The end of certainty and the dawn of an era of hectic decisions
Russia's aggression against Ukraine in 2022 dramatically changed perceptions of security in Europe. Finland and Sweden, two long-standing neutral states, decided to join NATO within a few months. Their reasons were only seemingly pragmatic. Both countries had high-quality armies and sophisticated defense strategies, especially Finland, but at the same time they failed to understand Russia's real motivations for invading Ukraine and recklessly renounced their neutrality. The narrative in Europe at the time was that neutrality alone would not deter a country that violates international law and calculates on the willingness of others to intervene. Based on this premise, they mistakenly believed that a "long-held myth" had been debunked, according to which neutrality protects its bearer from aggression. In reality, this step put them in a rather controversial situation—especially Finland, which has a long border with Russia itself. Until Finland joined NATO, relations between Russia and Finland were relatively cordial. Now, however, this more or less peaceful border has become a potential conflict zone. Russia has formed an "anti-Finnish" 44th corps in the Karelia region, significantly militarizing the area. Until Finland joined NATO, Russia's military activities in the region were concentrated in St. Petersburg, as a possible target for a NATO attack from Estonia, which is a member of the Alliance.
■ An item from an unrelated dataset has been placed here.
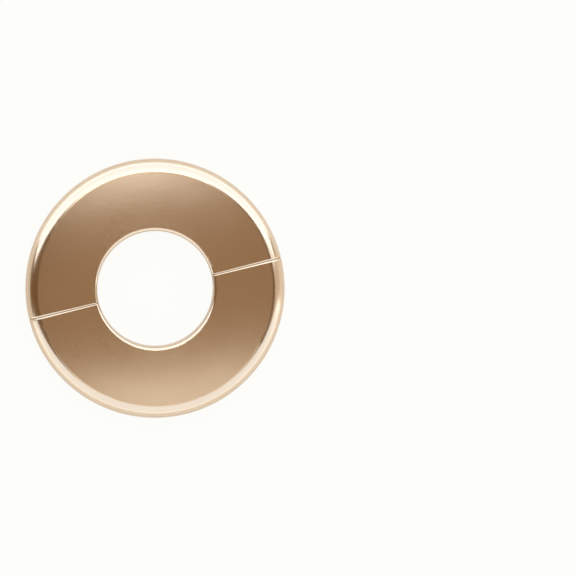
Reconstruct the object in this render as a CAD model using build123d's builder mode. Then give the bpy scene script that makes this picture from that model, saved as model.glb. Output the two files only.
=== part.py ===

From the same perspective, the question of Sweden's new NATO membership is less controversial. Sweden does not share a land border with Russia, which means that these borders are not currently becoming a new geopolitical conflict zone. On the other hand, Sweden has a long tradition of neutrality. In particular, it is uncertain how local industry, which has long operated on the principle of "we make what we can ourselves," will respond to this new reality. Sweden's aviation industry, which is among the most complex and technologically demanding, is clear evidence of this. So is neutrality in Europe really doomed to a slow death?
Foreign policy titoism as a possible alliance of small neutral states
The idea of an alliance of small, formally neutral states as a counterweight to superpower blocs is not new – historically, it was embodied, for example, by the Non-Aligned Movement, which drew inspiration from, among other things, Yugoslav "Titoism" as a third way between East and West. In today's multipolar world, where the axis of power is shifting away from Europe and the rules of the international order are being disrupted, this idea is returning in the form of discussions about a kind of "neutral NATO" – a multilateral security framework between states that do not belong to any military bloc whose members include a nuclear power. The basis for such an alliance could be regional cooperation between neutral states in "Central Europe" (Austria, Switzerland, the Czech Republic, Poland, Slovakia, Slovenia, Croatia, Serbia, Bulgaria, Romania, Ukraine, Moldova, Germany, Montenegro, Hungary, Macedonia, Greece, the Baltic states), which would practice "functional neutrality" within their geopolitics – collective defense, a form of semi-compulsory military service.
However, the question remains whether such a project is realistic. In an environment of growing polarization and pressure to "define oneself," it may be difficult in the long term to maintain unity of interests and operational capabilities without a common enemy or a strong institutional framework. Nevertheless, the vision of a "neutral alliance" can be a valuable contribution to the debate on the future of European security – especially for states that refuse to be part of bloc rivalry but do not want to remain strategically defenseless.